- _WHAT IS NEEDED_
Tally the lines in the data that follows that include the word "origin", and report nothing but the total.

-- Start TASK MATERIAL --

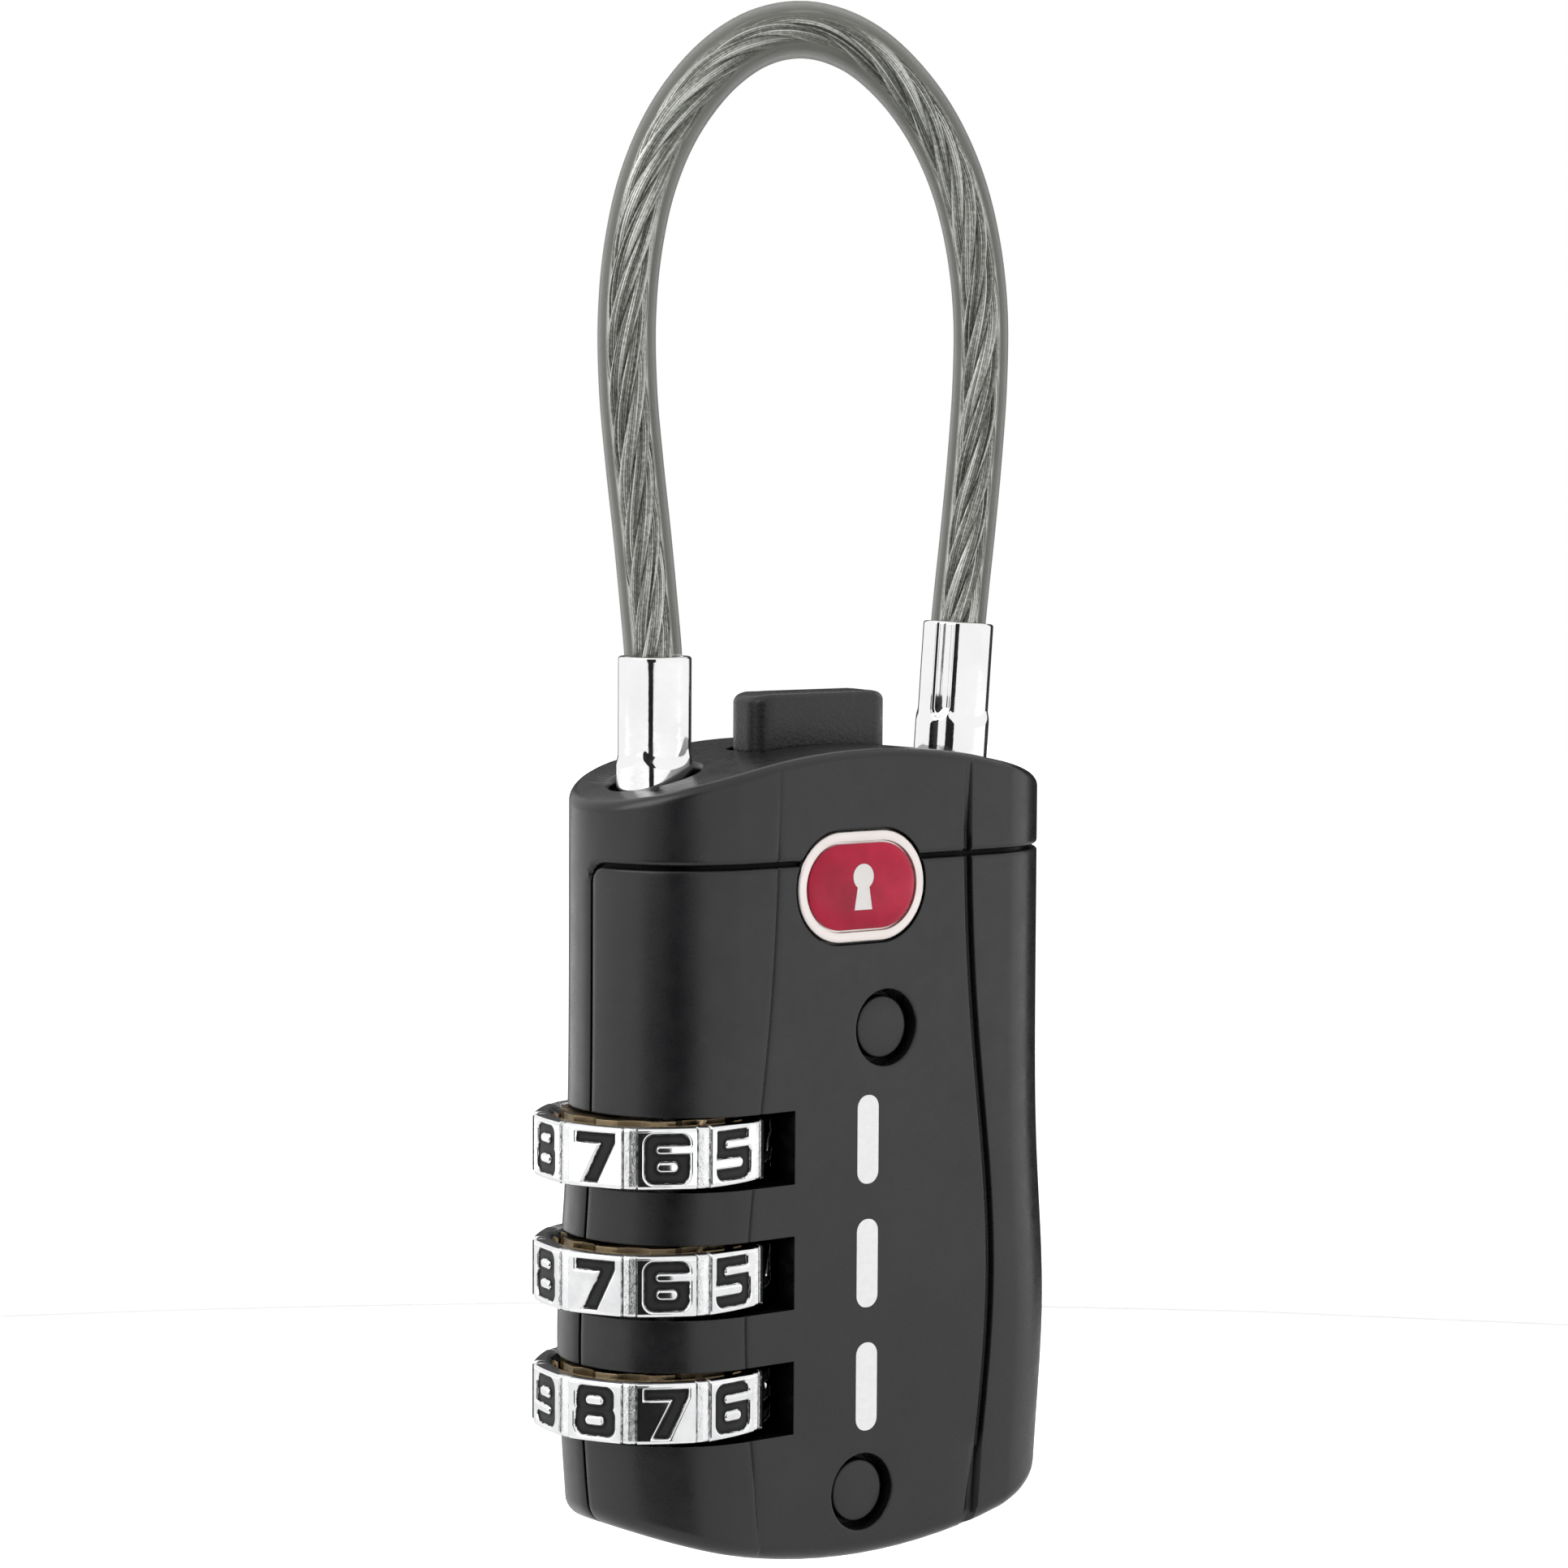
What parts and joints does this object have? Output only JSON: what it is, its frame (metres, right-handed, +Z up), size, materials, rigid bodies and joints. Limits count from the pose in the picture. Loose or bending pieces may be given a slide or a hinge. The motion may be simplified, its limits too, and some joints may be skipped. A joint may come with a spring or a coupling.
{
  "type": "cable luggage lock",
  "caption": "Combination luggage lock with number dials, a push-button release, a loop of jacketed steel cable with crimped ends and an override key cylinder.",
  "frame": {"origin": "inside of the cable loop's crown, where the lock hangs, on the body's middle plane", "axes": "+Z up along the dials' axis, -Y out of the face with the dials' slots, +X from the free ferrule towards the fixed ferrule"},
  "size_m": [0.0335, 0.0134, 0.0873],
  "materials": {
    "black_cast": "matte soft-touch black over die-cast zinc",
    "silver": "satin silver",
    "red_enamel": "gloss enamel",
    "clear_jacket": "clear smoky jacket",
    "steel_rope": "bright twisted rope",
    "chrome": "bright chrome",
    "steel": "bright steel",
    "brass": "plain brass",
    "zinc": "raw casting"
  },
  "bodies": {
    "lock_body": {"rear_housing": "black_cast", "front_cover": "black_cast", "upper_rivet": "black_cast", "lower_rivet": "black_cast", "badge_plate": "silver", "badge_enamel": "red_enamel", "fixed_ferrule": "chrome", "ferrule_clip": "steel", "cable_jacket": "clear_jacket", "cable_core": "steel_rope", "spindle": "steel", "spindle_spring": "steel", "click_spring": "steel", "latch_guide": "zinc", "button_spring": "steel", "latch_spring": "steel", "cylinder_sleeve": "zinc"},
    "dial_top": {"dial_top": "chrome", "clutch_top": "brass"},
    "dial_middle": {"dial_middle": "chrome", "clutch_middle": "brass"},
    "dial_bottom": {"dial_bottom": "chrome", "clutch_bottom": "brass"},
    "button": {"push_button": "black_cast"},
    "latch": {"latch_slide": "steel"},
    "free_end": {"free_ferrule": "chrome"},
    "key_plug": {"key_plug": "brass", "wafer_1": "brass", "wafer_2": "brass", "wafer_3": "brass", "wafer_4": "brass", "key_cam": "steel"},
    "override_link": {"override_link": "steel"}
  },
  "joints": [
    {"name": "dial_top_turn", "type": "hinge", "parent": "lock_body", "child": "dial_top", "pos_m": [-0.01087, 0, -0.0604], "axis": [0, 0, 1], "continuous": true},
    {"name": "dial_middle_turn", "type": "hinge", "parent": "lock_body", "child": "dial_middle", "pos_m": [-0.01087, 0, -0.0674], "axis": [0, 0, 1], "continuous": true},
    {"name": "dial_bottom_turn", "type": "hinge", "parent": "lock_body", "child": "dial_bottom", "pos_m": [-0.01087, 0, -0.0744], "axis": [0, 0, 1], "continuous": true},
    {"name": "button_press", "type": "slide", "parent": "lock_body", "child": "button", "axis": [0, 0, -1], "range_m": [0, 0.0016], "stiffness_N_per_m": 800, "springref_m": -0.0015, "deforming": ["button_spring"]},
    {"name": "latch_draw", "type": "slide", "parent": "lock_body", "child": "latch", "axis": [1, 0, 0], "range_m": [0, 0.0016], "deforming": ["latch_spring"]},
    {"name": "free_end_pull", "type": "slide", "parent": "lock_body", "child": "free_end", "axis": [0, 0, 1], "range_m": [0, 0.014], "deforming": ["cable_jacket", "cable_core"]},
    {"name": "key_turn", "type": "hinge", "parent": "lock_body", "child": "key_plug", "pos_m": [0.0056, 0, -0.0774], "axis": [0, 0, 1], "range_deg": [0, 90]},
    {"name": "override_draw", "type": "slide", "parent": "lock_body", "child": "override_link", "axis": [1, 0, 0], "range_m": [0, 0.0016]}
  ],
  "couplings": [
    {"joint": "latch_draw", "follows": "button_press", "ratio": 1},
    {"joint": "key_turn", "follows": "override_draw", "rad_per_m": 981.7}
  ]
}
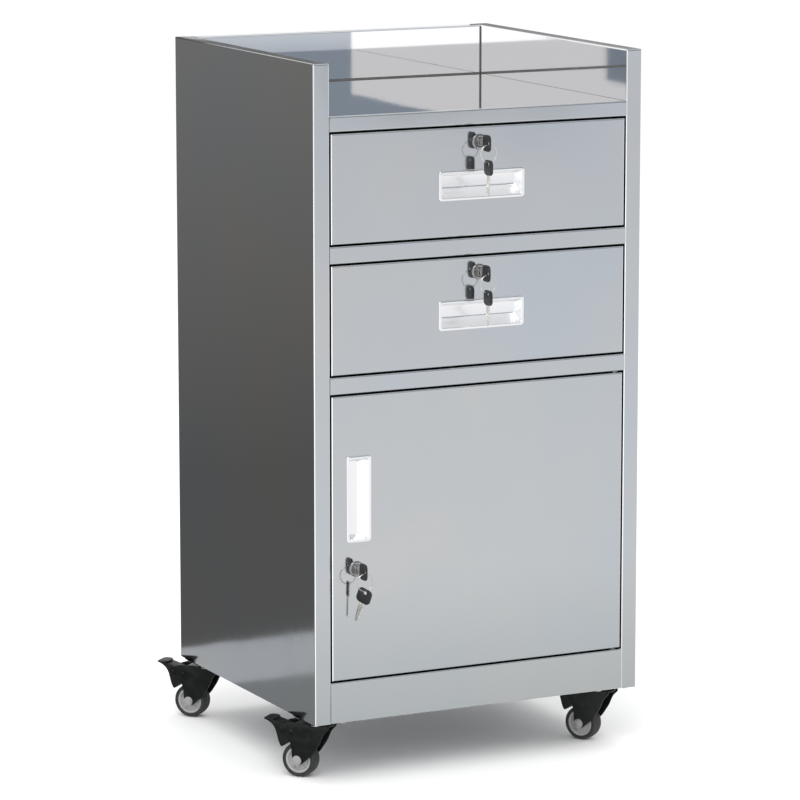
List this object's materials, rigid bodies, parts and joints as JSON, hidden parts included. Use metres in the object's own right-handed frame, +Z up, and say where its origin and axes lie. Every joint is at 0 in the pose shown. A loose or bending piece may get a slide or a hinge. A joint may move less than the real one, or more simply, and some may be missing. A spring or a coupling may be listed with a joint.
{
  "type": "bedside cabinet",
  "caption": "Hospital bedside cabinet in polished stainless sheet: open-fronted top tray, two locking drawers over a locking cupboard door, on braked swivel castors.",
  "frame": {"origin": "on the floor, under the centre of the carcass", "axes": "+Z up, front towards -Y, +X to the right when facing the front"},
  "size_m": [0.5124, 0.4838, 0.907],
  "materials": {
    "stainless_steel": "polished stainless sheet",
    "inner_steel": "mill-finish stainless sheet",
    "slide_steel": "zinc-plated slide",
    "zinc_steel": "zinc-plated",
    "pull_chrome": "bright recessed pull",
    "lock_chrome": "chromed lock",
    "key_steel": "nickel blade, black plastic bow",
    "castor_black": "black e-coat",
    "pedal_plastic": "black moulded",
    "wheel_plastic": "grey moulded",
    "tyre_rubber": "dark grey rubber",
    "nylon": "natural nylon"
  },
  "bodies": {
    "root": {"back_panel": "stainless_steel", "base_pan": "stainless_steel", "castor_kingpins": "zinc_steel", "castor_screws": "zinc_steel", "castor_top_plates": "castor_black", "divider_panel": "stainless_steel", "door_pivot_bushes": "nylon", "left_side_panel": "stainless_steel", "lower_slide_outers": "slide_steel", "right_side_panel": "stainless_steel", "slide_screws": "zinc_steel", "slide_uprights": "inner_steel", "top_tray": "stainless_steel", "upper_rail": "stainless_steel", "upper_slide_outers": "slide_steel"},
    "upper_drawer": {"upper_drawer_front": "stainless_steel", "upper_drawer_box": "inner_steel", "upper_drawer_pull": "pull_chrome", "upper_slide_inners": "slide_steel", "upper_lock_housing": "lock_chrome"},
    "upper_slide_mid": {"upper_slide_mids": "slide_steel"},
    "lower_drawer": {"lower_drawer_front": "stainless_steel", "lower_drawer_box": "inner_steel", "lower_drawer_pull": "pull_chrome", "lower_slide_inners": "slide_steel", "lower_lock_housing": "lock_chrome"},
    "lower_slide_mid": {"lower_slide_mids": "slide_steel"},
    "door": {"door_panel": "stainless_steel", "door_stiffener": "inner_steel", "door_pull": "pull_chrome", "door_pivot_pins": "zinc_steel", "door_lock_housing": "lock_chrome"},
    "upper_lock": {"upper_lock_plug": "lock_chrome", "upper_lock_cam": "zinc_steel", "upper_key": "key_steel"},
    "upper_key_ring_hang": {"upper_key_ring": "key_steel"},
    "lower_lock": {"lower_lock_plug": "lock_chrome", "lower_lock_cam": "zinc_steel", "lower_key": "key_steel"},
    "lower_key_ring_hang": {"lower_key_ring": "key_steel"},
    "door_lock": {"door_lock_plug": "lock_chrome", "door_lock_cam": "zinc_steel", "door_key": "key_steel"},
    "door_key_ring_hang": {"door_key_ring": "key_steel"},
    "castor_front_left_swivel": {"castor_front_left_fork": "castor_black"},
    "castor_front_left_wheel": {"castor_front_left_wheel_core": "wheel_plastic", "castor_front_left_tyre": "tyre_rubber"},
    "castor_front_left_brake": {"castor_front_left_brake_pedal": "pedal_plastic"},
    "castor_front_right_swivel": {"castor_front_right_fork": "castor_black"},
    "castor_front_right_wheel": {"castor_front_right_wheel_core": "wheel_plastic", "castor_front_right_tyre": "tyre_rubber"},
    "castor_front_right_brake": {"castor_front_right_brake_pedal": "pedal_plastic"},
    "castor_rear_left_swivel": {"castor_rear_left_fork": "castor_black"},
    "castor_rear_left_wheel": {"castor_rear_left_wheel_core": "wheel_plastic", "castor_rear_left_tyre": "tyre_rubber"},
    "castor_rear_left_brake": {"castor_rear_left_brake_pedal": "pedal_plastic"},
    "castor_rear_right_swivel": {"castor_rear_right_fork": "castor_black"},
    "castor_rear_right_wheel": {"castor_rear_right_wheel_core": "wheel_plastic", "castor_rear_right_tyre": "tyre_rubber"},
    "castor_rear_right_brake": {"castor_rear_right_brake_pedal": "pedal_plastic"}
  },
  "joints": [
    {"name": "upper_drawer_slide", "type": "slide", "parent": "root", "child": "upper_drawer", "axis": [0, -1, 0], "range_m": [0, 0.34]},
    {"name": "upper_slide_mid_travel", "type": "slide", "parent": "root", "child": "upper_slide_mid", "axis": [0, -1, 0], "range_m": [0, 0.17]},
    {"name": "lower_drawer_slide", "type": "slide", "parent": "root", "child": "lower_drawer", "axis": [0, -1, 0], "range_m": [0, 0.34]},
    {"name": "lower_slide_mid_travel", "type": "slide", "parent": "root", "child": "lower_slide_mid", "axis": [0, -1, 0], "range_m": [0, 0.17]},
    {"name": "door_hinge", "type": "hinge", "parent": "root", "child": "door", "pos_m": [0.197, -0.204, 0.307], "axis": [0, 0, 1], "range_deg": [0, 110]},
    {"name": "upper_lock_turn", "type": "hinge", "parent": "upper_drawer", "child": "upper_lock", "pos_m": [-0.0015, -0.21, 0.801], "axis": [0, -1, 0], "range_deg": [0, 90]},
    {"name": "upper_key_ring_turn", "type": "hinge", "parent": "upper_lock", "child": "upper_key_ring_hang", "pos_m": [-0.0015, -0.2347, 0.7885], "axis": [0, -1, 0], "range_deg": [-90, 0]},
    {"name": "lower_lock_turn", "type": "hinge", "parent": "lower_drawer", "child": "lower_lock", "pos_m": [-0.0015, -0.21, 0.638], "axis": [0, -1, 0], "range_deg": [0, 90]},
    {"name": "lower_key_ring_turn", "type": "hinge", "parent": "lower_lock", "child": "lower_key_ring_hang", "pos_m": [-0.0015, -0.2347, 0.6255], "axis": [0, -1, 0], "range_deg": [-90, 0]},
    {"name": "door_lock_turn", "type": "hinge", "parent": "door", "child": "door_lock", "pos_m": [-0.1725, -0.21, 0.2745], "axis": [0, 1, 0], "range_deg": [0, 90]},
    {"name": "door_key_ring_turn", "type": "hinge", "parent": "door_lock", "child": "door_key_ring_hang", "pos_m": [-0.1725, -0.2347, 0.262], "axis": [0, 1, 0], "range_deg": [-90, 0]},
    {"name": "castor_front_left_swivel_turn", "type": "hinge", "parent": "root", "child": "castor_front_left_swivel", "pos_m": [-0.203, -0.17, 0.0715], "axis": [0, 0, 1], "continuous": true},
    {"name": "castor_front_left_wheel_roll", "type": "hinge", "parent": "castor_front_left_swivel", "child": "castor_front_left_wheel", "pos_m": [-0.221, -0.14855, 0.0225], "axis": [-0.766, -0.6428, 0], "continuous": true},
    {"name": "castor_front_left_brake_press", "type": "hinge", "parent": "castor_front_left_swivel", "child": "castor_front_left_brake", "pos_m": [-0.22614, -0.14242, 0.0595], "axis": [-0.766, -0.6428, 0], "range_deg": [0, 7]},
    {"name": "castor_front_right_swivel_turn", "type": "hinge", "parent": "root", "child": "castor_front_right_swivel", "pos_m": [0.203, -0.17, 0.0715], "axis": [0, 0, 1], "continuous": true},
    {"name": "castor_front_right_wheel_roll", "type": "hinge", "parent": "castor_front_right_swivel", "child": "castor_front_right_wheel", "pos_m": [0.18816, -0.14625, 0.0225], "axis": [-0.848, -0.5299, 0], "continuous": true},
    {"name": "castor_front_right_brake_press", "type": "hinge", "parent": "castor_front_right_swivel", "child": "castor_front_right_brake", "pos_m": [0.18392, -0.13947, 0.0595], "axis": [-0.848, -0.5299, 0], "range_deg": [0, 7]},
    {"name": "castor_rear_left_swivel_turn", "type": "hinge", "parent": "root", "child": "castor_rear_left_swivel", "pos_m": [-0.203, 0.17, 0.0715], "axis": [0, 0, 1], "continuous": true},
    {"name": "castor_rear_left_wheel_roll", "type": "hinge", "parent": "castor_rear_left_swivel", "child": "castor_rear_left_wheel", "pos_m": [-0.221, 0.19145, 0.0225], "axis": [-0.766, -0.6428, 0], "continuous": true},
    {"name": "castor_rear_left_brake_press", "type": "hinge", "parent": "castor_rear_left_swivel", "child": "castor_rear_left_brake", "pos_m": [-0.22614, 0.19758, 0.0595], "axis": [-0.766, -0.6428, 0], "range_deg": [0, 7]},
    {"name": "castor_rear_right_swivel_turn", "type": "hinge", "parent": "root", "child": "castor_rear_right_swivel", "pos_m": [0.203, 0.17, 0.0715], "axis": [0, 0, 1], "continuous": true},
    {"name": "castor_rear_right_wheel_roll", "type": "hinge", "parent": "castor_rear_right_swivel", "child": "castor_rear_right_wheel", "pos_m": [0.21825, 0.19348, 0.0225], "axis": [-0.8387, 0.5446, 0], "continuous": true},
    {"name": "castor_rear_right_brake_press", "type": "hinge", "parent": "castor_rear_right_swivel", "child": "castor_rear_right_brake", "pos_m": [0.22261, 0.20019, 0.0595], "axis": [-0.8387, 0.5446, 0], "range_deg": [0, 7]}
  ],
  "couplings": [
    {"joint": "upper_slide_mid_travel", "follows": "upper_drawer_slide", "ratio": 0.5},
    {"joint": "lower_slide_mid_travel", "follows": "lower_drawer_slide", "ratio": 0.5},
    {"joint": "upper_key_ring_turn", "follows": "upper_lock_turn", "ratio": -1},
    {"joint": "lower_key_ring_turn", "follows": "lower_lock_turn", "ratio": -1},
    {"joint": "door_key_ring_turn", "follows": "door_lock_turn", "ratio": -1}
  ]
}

-- End TASK MATERIAL --

- _EXERCISE RESULT_
3